[START Data segment]
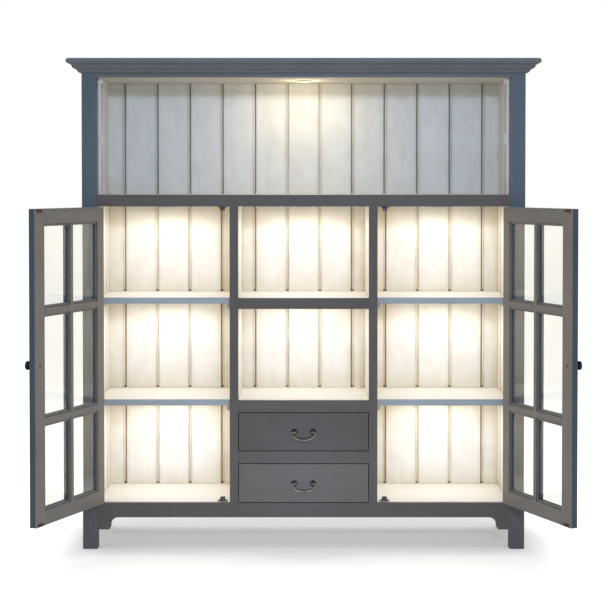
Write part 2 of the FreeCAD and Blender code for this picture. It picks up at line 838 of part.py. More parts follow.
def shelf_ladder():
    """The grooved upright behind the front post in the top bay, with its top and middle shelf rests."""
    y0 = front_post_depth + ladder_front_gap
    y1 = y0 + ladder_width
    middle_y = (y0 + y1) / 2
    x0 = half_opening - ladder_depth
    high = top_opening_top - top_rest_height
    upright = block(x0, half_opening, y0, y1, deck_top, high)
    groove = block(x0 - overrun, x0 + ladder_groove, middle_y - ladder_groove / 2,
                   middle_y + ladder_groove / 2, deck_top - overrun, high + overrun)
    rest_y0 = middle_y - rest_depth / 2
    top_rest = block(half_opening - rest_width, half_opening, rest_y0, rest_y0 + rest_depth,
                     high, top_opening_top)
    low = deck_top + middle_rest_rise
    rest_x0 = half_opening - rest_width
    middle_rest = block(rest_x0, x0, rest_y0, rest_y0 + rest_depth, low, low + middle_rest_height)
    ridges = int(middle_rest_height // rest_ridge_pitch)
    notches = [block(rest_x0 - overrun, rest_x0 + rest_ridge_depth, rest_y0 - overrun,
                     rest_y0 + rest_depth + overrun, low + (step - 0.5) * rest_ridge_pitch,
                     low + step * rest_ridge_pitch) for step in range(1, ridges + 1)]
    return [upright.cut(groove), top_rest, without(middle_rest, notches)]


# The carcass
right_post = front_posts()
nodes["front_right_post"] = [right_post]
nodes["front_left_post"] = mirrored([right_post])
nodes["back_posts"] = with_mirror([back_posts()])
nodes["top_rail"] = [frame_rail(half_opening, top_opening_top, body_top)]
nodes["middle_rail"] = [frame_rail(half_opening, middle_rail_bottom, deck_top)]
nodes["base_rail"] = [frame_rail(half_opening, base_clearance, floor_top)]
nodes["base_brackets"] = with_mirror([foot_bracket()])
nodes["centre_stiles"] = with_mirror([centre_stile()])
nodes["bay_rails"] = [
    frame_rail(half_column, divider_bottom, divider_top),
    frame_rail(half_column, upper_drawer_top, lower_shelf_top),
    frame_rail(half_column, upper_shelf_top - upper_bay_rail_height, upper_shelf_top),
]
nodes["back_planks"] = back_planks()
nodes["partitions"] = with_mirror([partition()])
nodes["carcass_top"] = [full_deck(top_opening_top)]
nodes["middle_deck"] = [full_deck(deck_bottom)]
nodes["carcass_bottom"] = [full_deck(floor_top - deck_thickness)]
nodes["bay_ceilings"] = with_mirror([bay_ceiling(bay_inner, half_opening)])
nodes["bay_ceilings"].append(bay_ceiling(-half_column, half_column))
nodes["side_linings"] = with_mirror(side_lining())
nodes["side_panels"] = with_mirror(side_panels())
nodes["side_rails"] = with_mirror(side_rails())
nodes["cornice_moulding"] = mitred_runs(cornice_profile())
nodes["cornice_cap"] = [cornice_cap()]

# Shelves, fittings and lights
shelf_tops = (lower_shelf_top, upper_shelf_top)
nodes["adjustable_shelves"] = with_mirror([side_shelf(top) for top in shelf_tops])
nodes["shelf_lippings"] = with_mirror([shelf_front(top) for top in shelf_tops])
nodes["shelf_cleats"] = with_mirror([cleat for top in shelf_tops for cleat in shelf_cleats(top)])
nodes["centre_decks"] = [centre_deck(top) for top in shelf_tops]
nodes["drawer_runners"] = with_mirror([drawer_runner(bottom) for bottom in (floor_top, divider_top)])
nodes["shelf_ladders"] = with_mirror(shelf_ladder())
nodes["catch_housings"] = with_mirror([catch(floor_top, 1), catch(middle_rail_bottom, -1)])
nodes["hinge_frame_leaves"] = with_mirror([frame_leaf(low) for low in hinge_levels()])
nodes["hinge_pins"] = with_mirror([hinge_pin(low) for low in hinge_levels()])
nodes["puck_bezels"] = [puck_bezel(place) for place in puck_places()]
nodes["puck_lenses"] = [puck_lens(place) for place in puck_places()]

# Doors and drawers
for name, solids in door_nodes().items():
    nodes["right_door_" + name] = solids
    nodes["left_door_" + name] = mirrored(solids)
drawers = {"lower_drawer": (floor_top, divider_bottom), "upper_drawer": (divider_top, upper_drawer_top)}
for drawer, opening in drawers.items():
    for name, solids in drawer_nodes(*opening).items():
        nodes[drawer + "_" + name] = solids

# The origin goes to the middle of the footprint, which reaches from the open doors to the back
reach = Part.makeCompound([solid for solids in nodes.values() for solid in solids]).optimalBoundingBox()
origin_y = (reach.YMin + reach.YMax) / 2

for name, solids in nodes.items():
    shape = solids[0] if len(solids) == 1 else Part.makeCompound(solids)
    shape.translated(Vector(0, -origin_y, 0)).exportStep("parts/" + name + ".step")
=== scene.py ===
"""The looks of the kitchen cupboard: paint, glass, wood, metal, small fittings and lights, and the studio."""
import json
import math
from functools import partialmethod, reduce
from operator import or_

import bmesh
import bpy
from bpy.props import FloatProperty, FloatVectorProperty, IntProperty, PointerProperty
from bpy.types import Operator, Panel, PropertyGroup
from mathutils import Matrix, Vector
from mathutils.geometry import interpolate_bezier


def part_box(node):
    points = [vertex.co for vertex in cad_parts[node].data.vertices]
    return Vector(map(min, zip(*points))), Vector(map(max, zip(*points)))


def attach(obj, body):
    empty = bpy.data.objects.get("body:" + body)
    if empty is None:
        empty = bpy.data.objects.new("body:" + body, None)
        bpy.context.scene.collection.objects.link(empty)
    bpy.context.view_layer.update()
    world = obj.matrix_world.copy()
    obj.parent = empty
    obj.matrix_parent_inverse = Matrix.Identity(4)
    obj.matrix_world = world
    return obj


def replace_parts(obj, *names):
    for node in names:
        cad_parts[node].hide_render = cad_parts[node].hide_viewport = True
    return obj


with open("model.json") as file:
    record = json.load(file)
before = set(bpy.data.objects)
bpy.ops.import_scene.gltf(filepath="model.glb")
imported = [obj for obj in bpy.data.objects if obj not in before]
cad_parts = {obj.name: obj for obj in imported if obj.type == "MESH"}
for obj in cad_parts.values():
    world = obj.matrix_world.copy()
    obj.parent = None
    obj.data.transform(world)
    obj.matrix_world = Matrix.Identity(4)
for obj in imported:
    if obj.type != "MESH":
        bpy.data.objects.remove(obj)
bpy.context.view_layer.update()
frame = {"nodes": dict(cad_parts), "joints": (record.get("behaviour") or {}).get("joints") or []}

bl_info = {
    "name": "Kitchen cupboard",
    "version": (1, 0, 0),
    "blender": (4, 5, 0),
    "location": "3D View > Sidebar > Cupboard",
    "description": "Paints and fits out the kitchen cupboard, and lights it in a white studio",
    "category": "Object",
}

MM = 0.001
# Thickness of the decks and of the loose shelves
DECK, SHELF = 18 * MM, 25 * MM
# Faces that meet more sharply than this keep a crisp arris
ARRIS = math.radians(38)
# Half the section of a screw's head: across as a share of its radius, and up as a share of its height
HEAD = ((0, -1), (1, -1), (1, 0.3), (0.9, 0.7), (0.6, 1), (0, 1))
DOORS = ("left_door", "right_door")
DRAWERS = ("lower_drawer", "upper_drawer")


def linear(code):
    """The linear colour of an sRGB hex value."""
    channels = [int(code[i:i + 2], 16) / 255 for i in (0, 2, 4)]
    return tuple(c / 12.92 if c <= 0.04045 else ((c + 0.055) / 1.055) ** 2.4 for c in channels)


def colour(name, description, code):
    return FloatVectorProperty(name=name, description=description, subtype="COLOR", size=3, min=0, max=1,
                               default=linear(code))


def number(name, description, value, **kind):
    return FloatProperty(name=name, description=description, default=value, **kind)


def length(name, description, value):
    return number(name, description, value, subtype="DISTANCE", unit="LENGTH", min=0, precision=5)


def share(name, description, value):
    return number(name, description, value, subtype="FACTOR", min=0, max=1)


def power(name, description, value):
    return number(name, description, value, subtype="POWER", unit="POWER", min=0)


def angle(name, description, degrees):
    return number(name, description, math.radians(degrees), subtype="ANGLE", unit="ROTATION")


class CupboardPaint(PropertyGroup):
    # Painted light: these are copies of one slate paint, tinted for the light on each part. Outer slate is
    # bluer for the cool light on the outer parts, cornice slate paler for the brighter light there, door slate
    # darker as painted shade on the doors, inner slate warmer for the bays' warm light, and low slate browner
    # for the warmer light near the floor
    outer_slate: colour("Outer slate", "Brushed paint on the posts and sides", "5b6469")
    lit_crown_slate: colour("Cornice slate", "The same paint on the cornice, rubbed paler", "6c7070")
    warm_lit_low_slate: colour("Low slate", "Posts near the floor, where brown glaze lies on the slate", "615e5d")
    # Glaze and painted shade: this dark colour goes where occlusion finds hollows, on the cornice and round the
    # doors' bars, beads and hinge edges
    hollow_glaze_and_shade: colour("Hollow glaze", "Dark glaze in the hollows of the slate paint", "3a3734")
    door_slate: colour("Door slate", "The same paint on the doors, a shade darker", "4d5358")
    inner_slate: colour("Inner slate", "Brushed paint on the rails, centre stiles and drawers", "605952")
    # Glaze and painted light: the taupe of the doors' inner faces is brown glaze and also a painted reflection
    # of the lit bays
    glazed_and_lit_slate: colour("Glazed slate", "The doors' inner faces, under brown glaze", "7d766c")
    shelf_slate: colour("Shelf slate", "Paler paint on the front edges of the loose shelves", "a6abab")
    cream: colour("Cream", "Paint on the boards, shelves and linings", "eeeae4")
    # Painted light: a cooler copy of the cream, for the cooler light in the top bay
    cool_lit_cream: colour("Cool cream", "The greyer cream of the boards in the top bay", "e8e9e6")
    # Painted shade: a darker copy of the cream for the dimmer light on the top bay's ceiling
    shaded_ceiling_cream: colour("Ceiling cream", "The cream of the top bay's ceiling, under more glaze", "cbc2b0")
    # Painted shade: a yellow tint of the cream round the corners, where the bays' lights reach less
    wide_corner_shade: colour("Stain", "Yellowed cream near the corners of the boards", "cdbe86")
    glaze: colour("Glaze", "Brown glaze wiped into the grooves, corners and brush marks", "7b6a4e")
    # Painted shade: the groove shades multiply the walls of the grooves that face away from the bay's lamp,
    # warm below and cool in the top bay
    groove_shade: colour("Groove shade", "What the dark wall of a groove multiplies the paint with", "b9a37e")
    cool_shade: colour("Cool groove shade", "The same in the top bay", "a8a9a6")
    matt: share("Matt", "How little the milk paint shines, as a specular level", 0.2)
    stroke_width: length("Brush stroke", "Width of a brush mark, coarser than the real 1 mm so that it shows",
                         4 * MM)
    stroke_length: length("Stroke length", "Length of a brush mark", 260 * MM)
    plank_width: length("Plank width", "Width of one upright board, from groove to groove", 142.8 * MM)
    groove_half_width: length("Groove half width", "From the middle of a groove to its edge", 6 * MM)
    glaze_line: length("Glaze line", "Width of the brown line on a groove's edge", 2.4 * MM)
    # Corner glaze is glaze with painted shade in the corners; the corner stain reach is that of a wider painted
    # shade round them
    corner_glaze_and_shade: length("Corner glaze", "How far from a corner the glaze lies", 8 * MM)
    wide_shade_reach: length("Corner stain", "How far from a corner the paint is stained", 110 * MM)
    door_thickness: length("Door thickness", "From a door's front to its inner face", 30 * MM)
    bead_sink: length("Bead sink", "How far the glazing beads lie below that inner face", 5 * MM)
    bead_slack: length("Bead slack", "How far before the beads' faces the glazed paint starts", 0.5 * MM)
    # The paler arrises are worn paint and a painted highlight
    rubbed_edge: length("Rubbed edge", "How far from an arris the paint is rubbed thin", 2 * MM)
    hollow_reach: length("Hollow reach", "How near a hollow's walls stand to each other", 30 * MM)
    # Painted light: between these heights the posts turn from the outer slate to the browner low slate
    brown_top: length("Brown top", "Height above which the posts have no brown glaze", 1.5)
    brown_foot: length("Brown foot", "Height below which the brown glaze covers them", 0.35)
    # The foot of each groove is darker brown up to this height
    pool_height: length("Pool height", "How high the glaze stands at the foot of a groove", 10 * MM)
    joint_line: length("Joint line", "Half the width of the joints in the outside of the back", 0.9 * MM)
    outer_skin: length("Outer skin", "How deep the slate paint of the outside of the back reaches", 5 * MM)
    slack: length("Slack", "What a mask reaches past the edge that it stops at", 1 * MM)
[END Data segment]
Restate the first line and every line after it, word for word, stopping once the line with "top_rest, without(middle_rest, notches)]" is done.

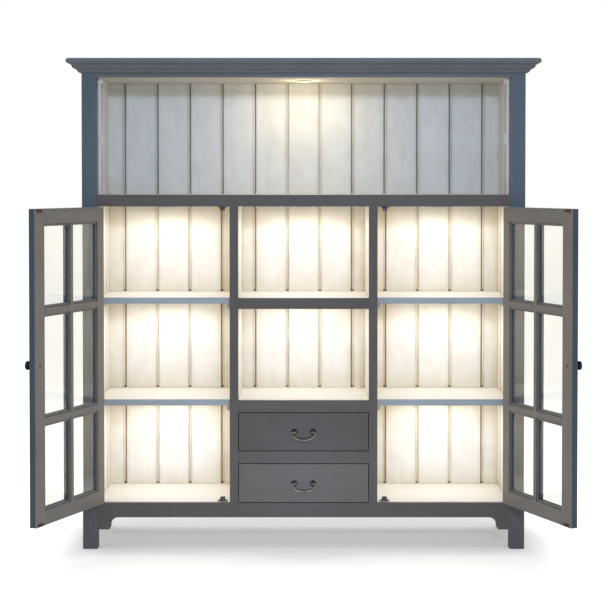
Write part 2 of the FreeCAD and Blender code for this picture. It picks up at line 838 of part.py. More parts follow.
def shelf_ladder():
    """The grooved upright behind the front post in the top bay, with its top and middle shelf rests."""
    y0 = front_post_depth + ladder_front_gap
    y1 = y0 + ladder_width
    middle_y = (y0 + y1) / 2
    x0 = half_opening - ladder_depth
    high = top_opening_top - top_rest_height
    upright = block(x0, half_opening, y0, y1, deck_top, high)
    groove = block(x0 - overrun, x0 + ladder_groove, middle_y - ladder_groove / 2,
                   middle_y + ladder_groove / 2, deck_top - overrun, high + overrun)
    rest_y0 = middle_y - rest_depth / 2
    top_rest = block(half_opening - rest_width, half_opening, rest_y0, rest_y0 + rest_depth,
                     high, top_opening_top)
    low = deck_top + middle_rest_rise
    rest_x0 = half_opening - rest_width
    middle_rest = block(rest_x0, x0, rest_y0, rest_y0 + rest_depth, low, low + middle_rest_height)
    ridges = int(middle_rest_height // rest_ridge_pitch)
    notches = [block(rest_x0 - overrun, rest_x0 + rest_ridge_depth, rest_y0 - overrun,
                     rest_y0 + rest_depth + overrun, low + (step - 0.5) * rest_ridge_pitch,
                     low + step * rest_ridge_pitch) for step in range(1, ridges + 1)]
    return [upright.cut(groove), top_rest, without(middle_rest, notches)]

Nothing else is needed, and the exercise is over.